> Directions for this task
Write out, word for word, the first line of the data below and every line after it through the one containing "data).matrix_world = Matrix.Translation(place_at) @ turn".

> Source excerpt

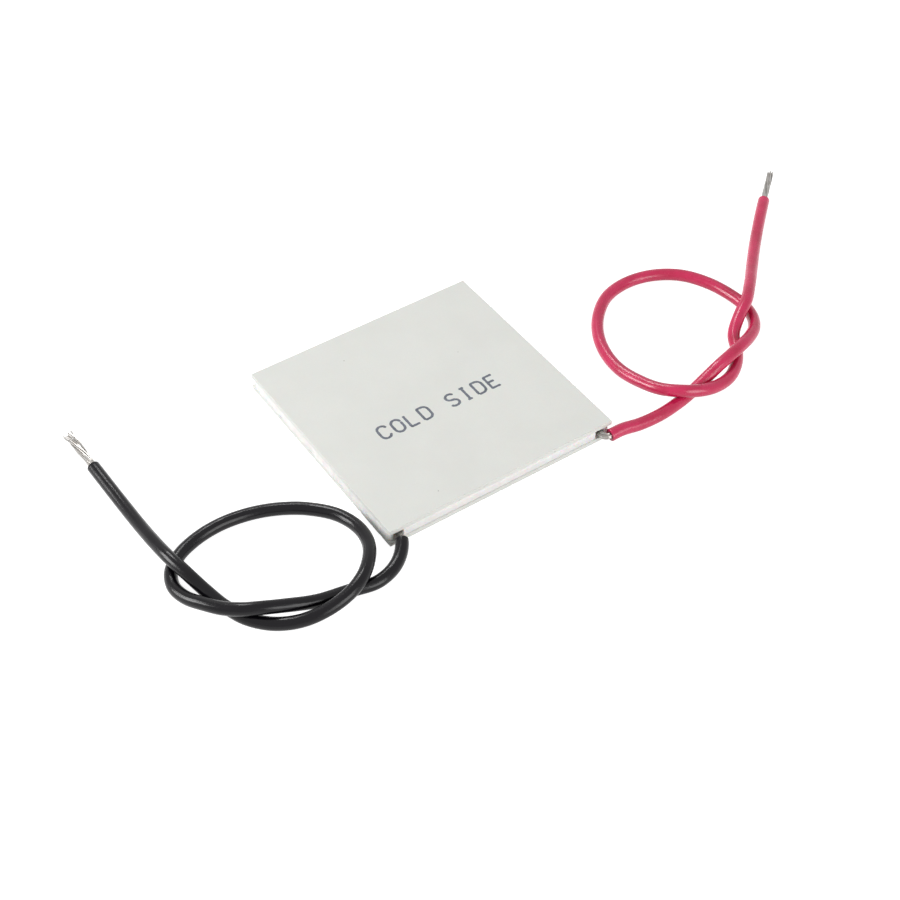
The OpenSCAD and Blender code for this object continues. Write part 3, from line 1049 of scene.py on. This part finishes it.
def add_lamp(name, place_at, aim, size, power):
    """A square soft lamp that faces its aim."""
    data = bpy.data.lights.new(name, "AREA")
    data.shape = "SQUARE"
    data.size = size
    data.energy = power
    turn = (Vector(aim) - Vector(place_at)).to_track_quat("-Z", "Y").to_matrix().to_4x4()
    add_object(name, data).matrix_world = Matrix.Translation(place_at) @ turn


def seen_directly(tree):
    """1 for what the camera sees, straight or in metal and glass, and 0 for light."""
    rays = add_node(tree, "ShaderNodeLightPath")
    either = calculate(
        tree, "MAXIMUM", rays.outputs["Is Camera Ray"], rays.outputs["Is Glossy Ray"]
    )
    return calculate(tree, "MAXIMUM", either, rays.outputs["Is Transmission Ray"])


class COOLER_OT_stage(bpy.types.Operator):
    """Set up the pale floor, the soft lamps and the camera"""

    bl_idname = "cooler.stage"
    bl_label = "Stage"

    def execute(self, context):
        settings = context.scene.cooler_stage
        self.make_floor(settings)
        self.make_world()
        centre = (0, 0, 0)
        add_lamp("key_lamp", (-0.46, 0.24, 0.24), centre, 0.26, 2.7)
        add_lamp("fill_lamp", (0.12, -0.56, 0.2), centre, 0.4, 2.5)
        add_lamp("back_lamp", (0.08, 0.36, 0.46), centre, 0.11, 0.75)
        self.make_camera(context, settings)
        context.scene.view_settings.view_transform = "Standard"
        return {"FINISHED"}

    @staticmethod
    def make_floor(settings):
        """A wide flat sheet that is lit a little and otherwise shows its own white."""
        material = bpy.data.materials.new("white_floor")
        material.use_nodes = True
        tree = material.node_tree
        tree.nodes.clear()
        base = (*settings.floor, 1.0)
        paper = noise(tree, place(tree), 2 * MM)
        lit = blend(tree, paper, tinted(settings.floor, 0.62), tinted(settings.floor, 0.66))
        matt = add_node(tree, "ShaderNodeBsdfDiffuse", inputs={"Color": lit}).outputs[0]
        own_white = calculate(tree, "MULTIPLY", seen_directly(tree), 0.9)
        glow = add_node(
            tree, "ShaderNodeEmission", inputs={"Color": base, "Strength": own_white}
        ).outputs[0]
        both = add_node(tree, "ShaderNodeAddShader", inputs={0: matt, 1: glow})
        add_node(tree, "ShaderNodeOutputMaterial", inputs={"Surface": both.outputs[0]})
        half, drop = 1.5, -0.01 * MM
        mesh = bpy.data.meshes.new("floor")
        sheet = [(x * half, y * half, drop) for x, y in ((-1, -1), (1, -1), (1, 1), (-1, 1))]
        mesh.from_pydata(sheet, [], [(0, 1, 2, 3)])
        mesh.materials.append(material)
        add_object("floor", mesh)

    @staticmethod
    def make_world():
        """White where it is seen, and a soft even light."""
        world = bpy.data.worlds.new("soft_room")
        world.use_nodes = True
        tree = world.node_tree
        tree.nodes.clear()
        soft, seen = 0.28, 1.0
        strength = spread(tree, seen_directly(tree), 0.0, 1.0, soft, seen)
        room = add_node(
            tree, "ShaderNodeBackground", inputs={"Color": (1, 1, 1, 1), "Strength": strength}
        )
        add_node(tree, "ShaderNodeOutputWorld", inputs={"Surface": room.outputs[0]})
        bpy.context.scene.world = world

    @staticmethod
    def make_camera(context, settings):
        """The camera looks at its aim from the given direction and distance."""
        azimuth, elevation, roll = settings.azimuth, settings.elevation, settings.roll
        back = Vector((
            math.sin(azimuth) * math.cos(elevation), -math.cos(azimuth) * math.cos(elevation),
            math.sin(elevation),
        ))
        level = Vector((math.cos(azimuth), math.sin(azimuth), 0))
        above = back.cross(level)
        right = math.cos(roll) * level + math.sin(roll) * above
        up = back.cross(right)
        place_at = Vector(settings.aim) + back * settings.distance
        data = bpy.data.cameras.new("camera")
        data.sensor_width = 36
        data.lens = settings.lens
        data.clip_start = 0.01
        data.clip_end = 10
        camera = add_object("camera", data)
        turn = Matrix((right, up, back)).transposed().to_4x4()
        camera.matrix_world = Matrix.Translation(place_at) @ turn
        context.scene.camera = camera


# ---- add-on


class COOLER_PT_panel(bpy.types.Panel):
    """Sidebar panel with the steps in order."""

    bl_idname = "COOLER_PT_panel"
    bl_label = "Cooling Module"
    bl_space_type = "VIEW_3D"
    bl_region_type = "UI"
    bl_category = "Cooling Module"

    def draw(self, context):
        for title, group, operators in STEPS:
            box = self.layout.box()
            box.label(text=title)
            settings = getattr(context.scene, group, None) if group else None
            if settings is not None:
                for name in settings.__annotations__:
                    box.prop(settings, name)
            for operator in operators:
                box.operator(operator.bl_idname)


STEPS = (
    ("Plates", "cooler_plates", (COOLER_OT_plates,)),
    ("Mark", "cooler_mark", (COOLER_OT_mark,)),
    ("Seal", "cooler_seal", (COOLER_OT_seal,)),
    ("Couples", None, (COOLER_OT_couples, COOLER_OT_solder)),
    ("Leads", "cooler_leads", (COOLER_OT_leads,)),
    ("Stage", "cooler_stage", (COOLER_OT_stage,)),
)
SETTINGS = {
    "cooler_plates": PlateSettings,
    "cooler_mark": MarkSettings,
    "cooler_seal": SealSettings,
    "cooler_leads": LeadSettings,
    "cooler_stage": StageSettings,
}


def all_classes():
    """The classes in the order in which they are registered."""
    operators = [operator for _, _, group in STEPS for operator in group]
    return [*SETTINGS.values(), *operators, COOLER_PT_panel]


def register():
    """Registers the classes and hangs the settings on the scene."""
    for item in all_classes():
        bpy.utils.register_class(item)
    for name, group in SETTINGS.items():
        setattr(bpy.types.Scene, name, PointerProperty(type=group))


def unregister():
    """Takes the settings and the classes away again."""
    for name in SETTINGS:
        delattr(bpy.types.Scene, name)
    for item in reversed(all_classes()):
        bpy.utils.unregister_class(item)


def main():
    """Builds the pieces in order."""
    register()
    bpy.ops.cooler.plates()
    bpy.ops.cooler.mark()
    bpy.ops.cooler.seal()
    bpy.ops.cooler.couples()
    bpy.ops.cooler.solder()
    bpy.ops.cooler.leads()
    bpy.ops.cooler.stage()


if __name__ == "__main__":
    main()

> Reply
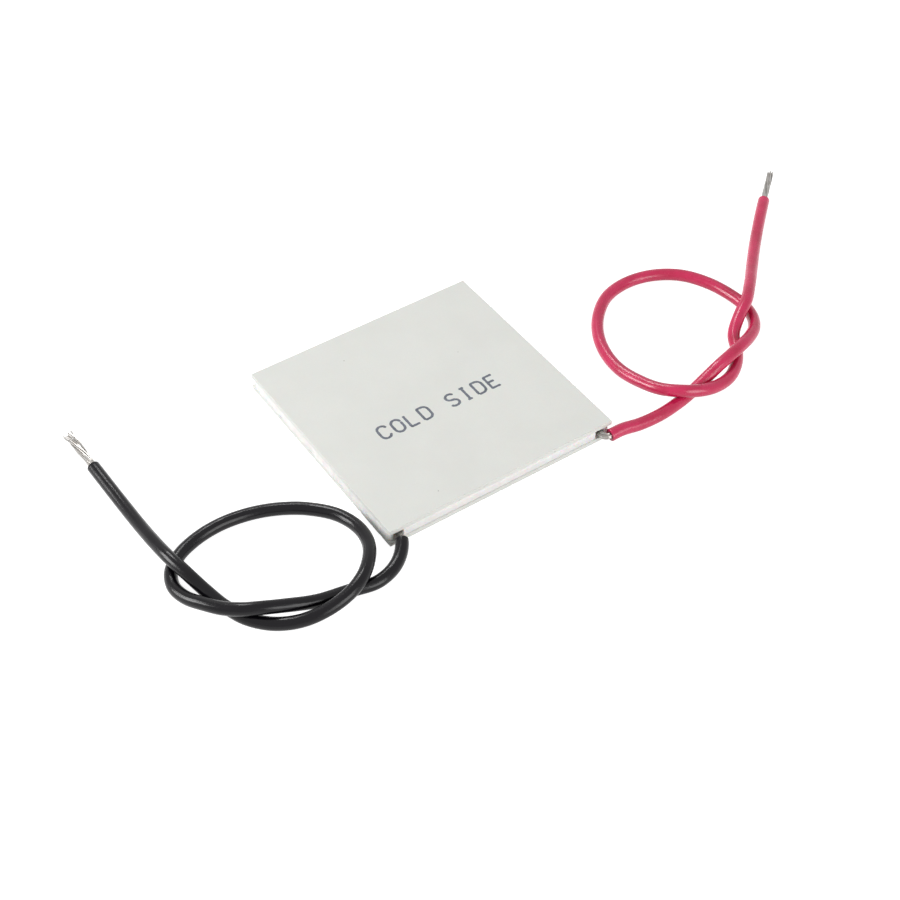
The OpenSCAD and Blender code for this object continues. Write part 3, from line 1049 of scene.py on. This part finishes it.
def add_lamp(name, place_at, aim, size, power):
    """A square soft lamp that faces its aim."""
    data = bpy.data.lights.new(name, "AREA")
    data.shape = "SQUARE"
    data.size = size
    data.energy = power
    turn = (Vector(aim) - Vector(place_at)).to_track_quat("-Z", "Y").to_matrix().to_4x4()
    add_object(name, data).matrix_world = Matrix.Translation(place_at) @ turn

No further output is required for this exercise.